_Stated task_
Wherever "Blender" appears in a line, copy that line.

[Data entries]
□ □ □ □ □ □ □

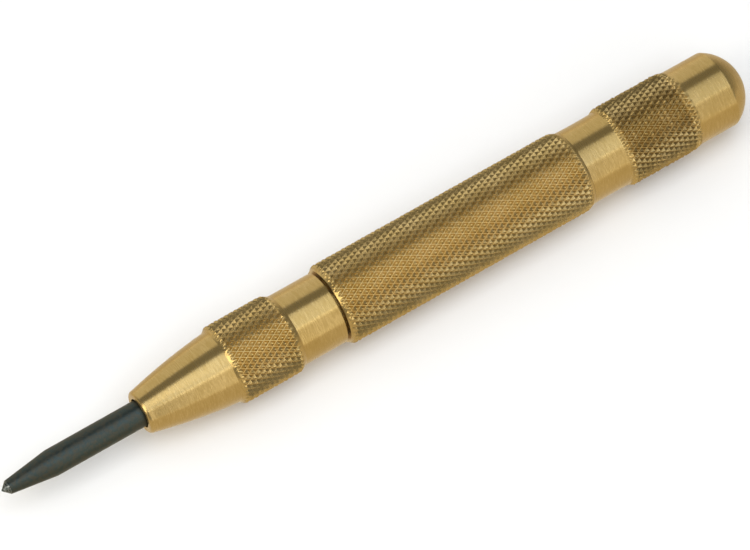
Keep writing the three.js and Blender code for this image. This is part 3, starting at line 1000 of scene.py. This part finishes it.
class PUNCH_OT_add_studio(PunchOperator, bpy.types.Operator):
    """Adds the pale floor, the softboxes and the camera"""

    bl_idname = "punch.add_studio"
    bl_label = "Studio"

    camera_azimuth = math.radians(-33.12)
    camera_elevation = math.radians(59.5)
    camera_distance = 0.7994
    camera_focal_length = 259.2
    aim_right = -0.0004  # the tool's middle sits a little right of the view's
    aim_up = 0.00065  # and a little below it
    clip = (0.01, 20.0)

    def execute(self, context):
        _, _, studio = self.settings(context)
        self.add_floor(studio)
        self.add_room(context, studio)
        self.add_softboxes(studio)
        self.add_camera(context)
        return {"FINISHED"}

    def add_floor(self, studio):
        """Matt pale card: plain, with a faint tooth, drawn coarser than life, so that it isn't a void."""
        material, tree, surface, position = new_material("matt_pale_card")
        tooth = add_node(tree, "ShaderNodeTexNoise", {
            "Vector": position, "Scale": 1 / (1.2 * MM), "Detail": 2.0, "Roughness": 0.55,
        }, "Fac")
        relief = add_node(tree, "ShaderNodeBump", {
            "Height": tooth, "Strength": 0.05, "Distance": 0.05 * MM,
        }, "Normal")
        shader = add_node(tree, "ShaderNodeBsdfPrincipled", {
            "Base Color": opaque(studio.floor), "Roughness": 0.9, "Normal": relief,
        }, "BSDF")
        tree.links.new(shader, surface)
        half = 3.0  # metres
        mesh = bpy.data.meshes.new("studio_floor")
        corners = [(-half, -half, 0.0), (half, -half, 0.0), (half, half, 0.0), (-half, half, 0.0)]
        mesh.from_pydata(corners, [], [(0, 1, 2, 3)])
        mesh.materials.append(material)
        floor = bpy.data.objects.new("studio_floor", mesh)
        floor.visible_glossy = False  # the metal reflects the even table of the room instead
        bpy.context.scene.collection.objects.link(floor)

    def add_room(self, context, studio):
        """An even, dim room above the table's edge, and a paler, warmer glow below it."""
        world = bpy.data.worlds.new("studio_room")
        world.use_nodes = True
        tree = world.node_tree
        edge_blur = 0.02
        direction = add_node(tree, "ShaderNodeTexCoord", output="Generated")
        height = add_node(tree, "ShaderNodeSeparateXYZ", {"Vector": direction}, "Z")
        share_above = add_node(tree, "ShaderNodeMapRange", {
            "Value": height, "From Min": -edge_blur, "From Max": edge_blur,
        }, "Result")
        above = [channel * studio.room_light for channel in linear("#FFFFFF")]
        below = [channel * studio.table_light for channel in linear("#FFF2D8")]
        shade = add_node(tree, "ShaderNodeMix", {
            MIX_SHARE: share_above, MIX_FIRST: opaque(below), MIX_SECOND: opaque(above),
        }, MIX_RESULT, data_type="RGBA")
        tree.links.new(shade, tree.nodes["Background"].inputs["Color"])
        context.scene.world = world

    def add_softboxes(self, studio):
        """Softboxes round the tool, each facing it. The last lights the floor without a reflection."""
        # name, degrees from straight up towards the front, degrees towards the cap, distance,
        # width, height, brightness, colour, reflected
        boxes = (
            ("key_softbox", 16, 3, 0.5, 0.475, 0.455, studio.key_light, "#E7EFFF", True),
            ("front_softbox", 63, 6.5, 0.7, 0.545, 0.72, studio.front_light, "#FFF9EE", True),
            ("back_softbox", -66, 0, 0.8, 1.20, 0.80, studio.back_light, "#FFFCF4", True),
            ("side_softbox", 12, -57, 0.6, 0.30, 0.50, studio.side_light, "#FFF8EC", True),
            ("floor_softbox", 0, 0, 1.2, 2.0, 2.0, studio.floor_light, "#FFFFFF", False),
        )
        for name, lean, side, distance, width, height, power, hex_colour, reflected in boxes:
            lamp = bpy.data.lights.new(name, "AREA")
            lamp.shape = "RECTANGLE"
            lamp.size, lamp.size_y = width, height
            lamp.energy = power * 4 * width * height  # an area lamp shines W/4 per square metre
            lamp.color = linear(hex_colour)
            holder = bpy.data.objects.new(name, lamp)
            lean, side = math.radians(lean), math.radians(side)
            back = Vector((
                math.sin(side), -math.sin(lean) * math.cos(side), math.cos(lean) * math.cos(side),
            ))
            holder.location = Vector((0.0, 0.0, AXIS_Z)) + back * distance
            holder.rotation_mode = "QUATERNION"
            holder.rotation_quaternion = (-back).to_track_quat("-Z", "Y")
            holder.visible_camera = False
            holder.visible_glossy = reflected
            bpy.context.scene.collection.objects.link(holder)

    def add_camera(self, context):
        """A long lens from the front left and above, level with the horizon."""
        azimuth, elevation = self.camera_azimuth, self.camera_elevation
        back = Vector((
            math.sin(azimuth) * math.cos(elevation), -math.cos(azimuth) * math.cos(elevation),
            math.sin(elevation),
        ))
        right = Vector((math.cos(azimuth), math.sin(azimuth), 0.0))
        up = back.cross(right)
        low, high = CAD_BOUNDS
        aim = (low + high) / 2 + right * self.aim_right + up * self.aim_up
        camera = bpy.data.objects.new("camera", bpy.data.cameras.new("camera"))
        camera.data.lens = self.camera_focal_length
        camera.data.clip_start, camera.data.clip_end = self.clip
        camera.location = aim + back * self.camera_distance
        camera.rotation_mode = "QUATERNION"
        camera.rotation_quaternion = (-back).to_track_quat("-Z", "Y")
        bpy.context.scene.collection.objects.link(camera)
        context.scene.camera = camera
        context.scene.view_settings.view_transform = "Standard"


class PUNCH_PT_panel(bpy.types.Panel):
    """Lists the pieces and the sizes and finishes that they are made with"""

    bl_idname = "PUNCH_PT_panel"
    bl_label = "Centre Punch"
    bl_space_type = "VIEW_3D"
    bl_region_type = "UI"
    bl_category = "Centre Punch"

    def draw(self, context):
        """One button for each operator, then one box for each group of settings."""
        layout = self.layout
        scene = context.scene
        for operator in OPERATORS:
            layout.operator(operator.bl_idname)
        for group in (scene.punch_sizes, scene.punch_finish, scene.punch_studio):
            box = layout.box()
            for name in group.__annotations__:
                box.prop(group, name)


OPERATORS = (
    PUNCH_OT_add_point,
    PUNCH_OT_add_nose,
    PUNCH_OT_add_barrel,
    PUNCH_OT_add_cap,
    PUNCH_OT_add_works,
    PUNCH_OT_add_springs,
    PUNCH_OT_add_studio,
)
GROUPS = {"punch_sizes": PunchSizes, "punch_finish": PunchFinish, "punch_studio": PunchStudio}


def register():
    """Makes the property groups, the operators and the panel known to Blender."""
    for name, group in GROUPS.items():
        bpy.utils.register_class(group)
        setattr(bpy.types.Scene, name, bpy.props.PointerProperty(type=group))
    for operator in OPERATORS:
        bpy.utils.register_class(operator)
    bpy.utils.register_class(PUNCH_PT_panel)


def unregister():
    """Takes them out again, in the opposite order."""
    bpy.utils.unregister_class(PUNCH_PT_panel)
    for operator in reversed(OPERATORS):
        bpy.utils.unregister_class(operator)
    for name, group in GROUPS.items():
        delattr(bpy.types.Scene, name)
        bpy.utils.unregister_class(group)


def main():
    """Builds everything in order."""
    register()
    bpy.ops.punch.add_point()
    bpy.ops.punch.add_nose()
    bpy.ops.punch.add_barrel()
    bpy.ops.punch.add_cap()
    bpy.ops.punch.add_works()
    bpy.ops.punch.add_springs()
    bpy.ops.punch.add_studio()


if __name__ == "__main__":
    main()
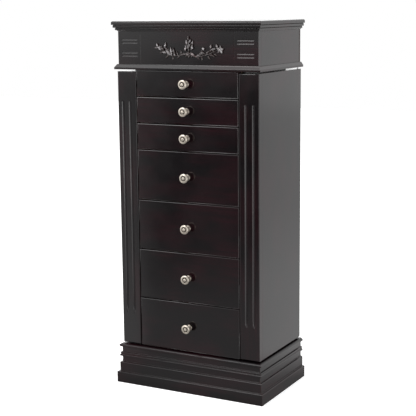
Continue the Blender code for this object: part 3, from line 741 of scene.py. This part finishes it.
def make_lid():
    """The moulded lid board, its mirror and frame, and the hinge."""
    board = moulded_board(filleted(LID_OUTLINE))
    top = finish_piece("lid_top", board, LOOKS["wood_x"], "lid")
    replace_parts(even_shading(top), "lid_board")
    dress("mirror_frame", LOOKS["wood_x"], 1.2, 4)
    dress("lid_mirror", LOOKS["mirror"], 0.5)
    for leaf, body in (("lid_hinge_fixed", "case"), ("lid_hinge_moving", "lid")):
        dress(leaf, LOOKS["brass"], 0.25)
        make_screws(leaf, body)


def make_screws(leaf, body):
    """Countersunk screw heads along a hinge leaf."""
    x, depth, z = span(leaf)
    upper = leaf.endswith("moving")
    height = z[1] - SCREW_FROM_EDGE if upper else z[0] + SCREW_FROM_EDGE
    for i, at in enumerate(spread(x[0] + SCREW_FROM_END, x[1] - SCREW_FROM_END, SCREW_COUNT)):
        centre = spot(at, depth[0] + 1.2, height)
        outline = [(0, 0.4), (2.6, 0.4), (2.7, 0.1), (2.4, -0.35), (1.2, -0.55), (0, -0.6)]
        head = turned(outline, centre, 24)
        finish_piece(f"{leaf}_screw_{i + 1}", head, LOOKS["steel"], body)


# ---------------------------------------------------------------- linings


def make_lining(body):
    """A velvet-covered pad that lies in the bottom of a drawer."""
    x, depth, z = span(f"{body}_box")
    inset = DRAWER_WALL + 0.8
    a = (x[0] + inset, x[1] - inset)
    b = (depth[0] + inset, depth[1] - inset)
    low = z[0] + DRAWER_FLOOR + 0.3
    bm = bmesh.new()
    columns, rows = spread(*a, 31), spread(*b, 23)
    top, bottom = [], []
    phase = random.Random(body).uniform(0, 6.28)
    for depth_at in rows:
        line_top, line_bottom = [], []
        for x_at in columns:
            from_edge = min(x_at - a[0], a[1] - x_at, depth_at - b[0], b[1] - depth_at)
            crown = 1 - math.exp(-from_edge / 5.0)
            ripple = 0.35 * math.sin(x_at / 23 + phase) * math.sin(depth_at / 17 + 2 * phase)
            swell = (LINING_THICK - LINING_EDGE + ripple) * crown
            line_top.append(bm.verts.new(spot(x_at, depth_at, low + LINING_EDGE + swell)))
            line_bottom.append(bm.verts.new(spot(x_at, depth_at, low)))
        top.append(line_top)
        bottom.append(line_bottom)
    fill_grid(bm, top)
    fill_grid(bm, bottom)
    skin(bm, rim_of(top), rim_of(bottom))
    pad = finish_piece(f"{body}_lining", bm, LOOKS["velvet"], body, 60)
    ease(pad, 0.6, 2)


def pocket_lines(ends, count):
    """Where the walls of a row of equal pockets begin and end, between the tray's own two ends."""
    wide = (ends[1] - ends[0] - TRAY_WALL * (count + 1)) / count
    inner = [ends[0] + TRAY_WALL * (i + 1) + wide * (i + k) for i in range(count) for k in (0, 1)]
    return [ends[0], *inner, ends[1]]


def make_tray():
    """The velvet-covered tray of six pockets, with rounded rims."""
    x, depth, z = span("compartment_tray")
    across = pocket_lines(x, TRAY_COLUMNS)
    back = pocket_lines(depth, TRAY_ROWS)
    bm = bmesh.new()
    top = [[bm.verts.new(spot(a, b, z[1])) for a in across] for b in back]
    base = [[bm.verts.new(spot(a, b, z[0])) for a in across] for b in back]
    fill_grid(bm, base)
    for j in range(len(back) - 1):
        for i in range(len(across) - 1):
            quad = [top[j][i], top[j][i + 1], top[j + 1][i + 1], top[j + 1][i]]
            if i % 2 == 0 or j % 2 == 0:
                bm.faces.new(quad)
                continue
            sunk = [bm.verts.new(Vector((v.co.x, v.co.y, (z[0] + TRAY_FLOOR) * MM))) for v in quad]
            skin(bm, quad, sunk)
            bm.faces.new(sunk)
    skin(bm, rim_of(top), rim_of(base))
    bmesh.ops.dissolve_limit(bm, angle_limit=math.radians(1), verts=bm.verts, edges=bm.edges)
    tray = finish_piece("lined_tray", bm, LOOKS["velvet"], "case", 60)
    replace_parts(ease(tray, 1.7, 4), "compartment_tray")


def evaluated_mesh(piece):
    """A piece's mesh as its modifiers leave it."""
    graph = bpy.context.evaluated_depsgraph_get()
    return bpy.data.meshes.new_from_object(piece.evaluated_get(graph))


def swollen(name, x, depth, z, pressure, cap):
    """A closed fabric cover blown up from a box by cloth simulation, kept near its start."""
    bm = box_mesh(x, depth, z)
    bmesh.ops.bevel(bm, geom=list(bm.edges), offset=5.0 * MM, segments=3, affect="EDGES")
    mesh = bpy.data.meshes.new(name)
    bm.to_mesh(mesh)
    bm.free()
    cover = bpy.data.objects.new(name, mesh)
    bpy.context.scene.collection.objects.link(cover)
    fine = cover.modifiers.new("even mesh", "REMESH")
    fine.mode = "VOXEL"
    fine.voxel_size = 4.0 * MM
    start = evaluated_mesh(cover)
    cover.modifiers.clear()
    cover.data = start
    rest = [v.co.copy() for v in start.vertices]
    cloth = cover.modifiers.new("stuffing", "CLOTH")
    cloth.settings.use_pressure = True
    cloth.settings.uniform_pressure_force = pressure
    cloth.settings.effector_weights.gravity = 0.0
    for tick in range(1, 21):
        bpy.context.scene.frame_set(tick)
    blown = evaluated_mesh(cover)
    cover.modifiers.clear()
    cover.data = blown
    for vert, home in zip(blown.vertices, rest):
        moved = vert.co - home
        if moved.length > cap * MM:
            vert.co = home + moved.normalized() * cap * MM
    bpy.context.scene.frame_set(1)
    return cover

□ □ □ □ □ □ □

_Task answer_
Keep writing the three.js and Blender code for this image. This is part 3, starting at line 1000 of scene.py. This part finishes it.
    """Makes the property groups, the operators and the panel known to Blender."""
Continue the Blender code for this object: part 3, from line 741 of scene.py. This part finishes it.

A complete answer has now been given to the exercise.